See
Mormon Film: Key Films of the Second Wave
This film was created at the suggestion of "Judge" Wetzel Whitaker when three apostles--Elders Harold B. Lee, Matthew Cowley, and Mark E. Petersen--visited him at the Walt Disney Studio in 1947. Judge recalled that it was a "somewhat rash" offer, but it changed the course of his life and LDS films forever.
The offer to make one film on Church welfare soon divided into two, and while Whitaker directed the other film,
The Lord's Way, this title was headed up by Eric Larson, a self-described "collapsed Mormon" who nevertheless always lended support whenever the Church needed assistance with filmmaking in Los Angeles. (Unlike Whitaker, who was a mid-level "in-betweener" animator, Larson was already one of Disney's top animators and would soon become known as one of his Nine Old Men, who dominated Disney animation for decades to come.)

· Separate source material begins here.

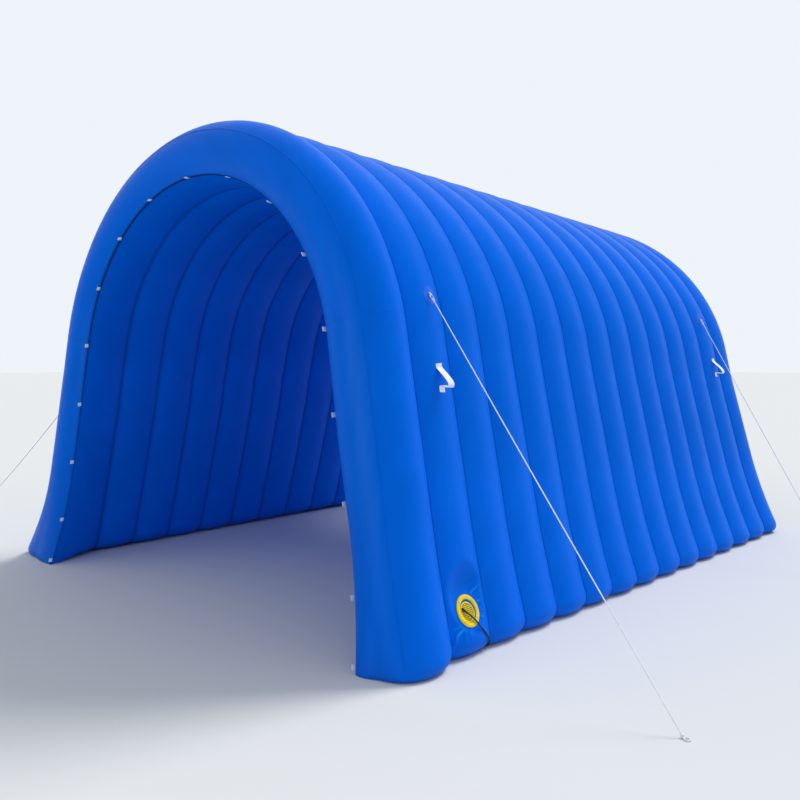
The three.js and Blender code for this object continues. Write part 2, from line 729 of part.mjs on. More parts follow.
for (const end of ["mouth", "back"]) {
  add(`handle_${end}_right`, handle(end, 1), WHITE_WEBBING);
  add(`handle_${end}_left`, handle(end, -1), WHITE_WEBBING);
}

add("port_ring", onPort(portRing(), GAP), YELLOW);
const { radius: grilleRadius, thick: grilleThick, shift } = GRILLE;
add("port_grille", onPort(disc(grilleRadius, grilleThick, 28), GAP, -shift, -shift), YELLOW);
add("cable_gland", onPort(gland(), 2 * GAP + grilleThick, GLAND.across, GLAND.up), BLACK);
add("power_cable", tube(cableRoute(), CABLE.diameter, CABLE.sides, 70), BLACK);
add("cable_coil", coil(), BLACK);
add("cable_plug", plug(), BLACK);

export default tunnel;
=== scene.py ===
"""Looks of an inflatable arch tunnel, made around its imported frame.

Metres throughout. +X runs across the tunnel to the blower port's side, +Y along it from the mouth
ring to the back, and +Z up. In the cloth's own terms "y" counts along the tunnel from the mouth
seam and "d" counts outwards from the mouth seam's arch; arch() turns both into a place in the row.
"""
import json
import math

import bmesh
import bpy
import numpy as np
from mathutils import Matrix, Vector

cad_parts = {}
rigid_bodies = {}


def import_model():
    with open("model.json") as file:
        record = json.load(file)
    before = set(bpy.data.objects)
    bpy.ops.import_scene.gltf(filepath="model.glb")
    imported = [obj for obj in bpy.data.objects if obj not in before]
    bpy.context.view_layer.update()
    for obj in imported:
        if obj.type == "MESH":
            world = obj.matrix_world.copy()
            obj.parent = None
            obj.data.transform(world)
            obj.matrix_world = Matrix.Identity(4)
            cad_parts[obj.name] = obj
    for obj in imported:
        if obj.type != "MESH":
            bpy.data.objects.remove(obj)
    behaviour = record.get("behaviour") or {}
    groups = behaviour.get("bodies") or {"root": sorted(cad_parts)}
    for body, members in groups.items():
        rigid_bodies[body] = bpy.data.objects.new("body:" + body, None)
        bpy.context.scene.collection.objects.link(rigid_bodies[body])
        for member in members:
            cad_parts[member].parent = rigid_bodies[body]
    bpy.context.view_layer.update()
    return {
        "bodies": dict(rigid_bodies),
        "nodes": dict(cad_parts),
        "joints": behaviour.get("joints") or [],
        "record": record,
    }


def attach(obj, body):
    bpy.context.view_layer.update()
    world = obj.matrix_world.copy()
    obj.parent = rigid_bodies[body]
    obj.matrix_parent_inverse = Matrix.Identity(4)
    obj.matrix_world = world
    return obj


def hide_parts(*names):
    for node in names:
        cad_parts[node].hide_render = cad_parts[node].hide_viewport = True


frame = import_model()

MM = 0.001
SEED = 11
ALONG_ROW = Vector((0, 1, 0))
GAP = 0.3 * MM
CENTRE_X = -67 * MM
CENTRE_Y = 2266 * MM

# ---- The cloth's shape, as the frame has it ---------------------------------------------------

CROWN_HEIGHT = 2640 * MM
HALF_SPAN = 1275 * MM
RISE = 1249 * MM
LEG_SLOPE = math.tan(math.radians(10))
LEG_ANGLE = math.atan(LEG_SLOPE * RISE / HALF_SPAN)
SPRING_HEIGHT = CROWN_HEIGHT - RISE
LEG_TOP = 1590 * MM

OUTER_VALLEY = 279 * MM
OUTER_SWELL = 34 * MM
INNER_VALLEY = 31 * MM
INNER_SWELL = 28 * MM
CROWN_DIP = 80 * MM
DIP_START = 1300 * MM
RIB_COUNT = 14
RIB_PITCH = 312 * MM

RING_DEPTH = 300 * MM
RING_Y = 143 * MM
RING_D = 146 * MM
RING_RADIUS = math.hypot(RING_Y, RING_D)
RING_SAG = 19.6 * MM  # how far the ring's lining swells inwards
MOUTH_LEAN = 38 * MM
LENGTH = RING_DEPTH + RIB_COUNT * RIB_PITCH

ROOF_RISE_Y = 450 * MM
ROOF_RISE = 0.008
ROOF_FALL = 0.062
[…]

Church Welfare in Action was completed before
The Lord's Way, but when both were done Church President George Albert Smith personally paid for the filmmakers and their wives to come to Salt Lake City to screen them. The General Authorities were impressed--David O. McKay told Whitaker they were "the best films ever to come out of Hollywood"--and the films circulated throughout the wards for years. More importantly, they induced Church leaders such as McKay to consider the use a permanent film studio would be. Thus, the BYU Motion Picture Department was established as the Church's filmmaking arm in January 1953, shortly after McKay became Church President; Judge Whitaker left Disney to become its first director general.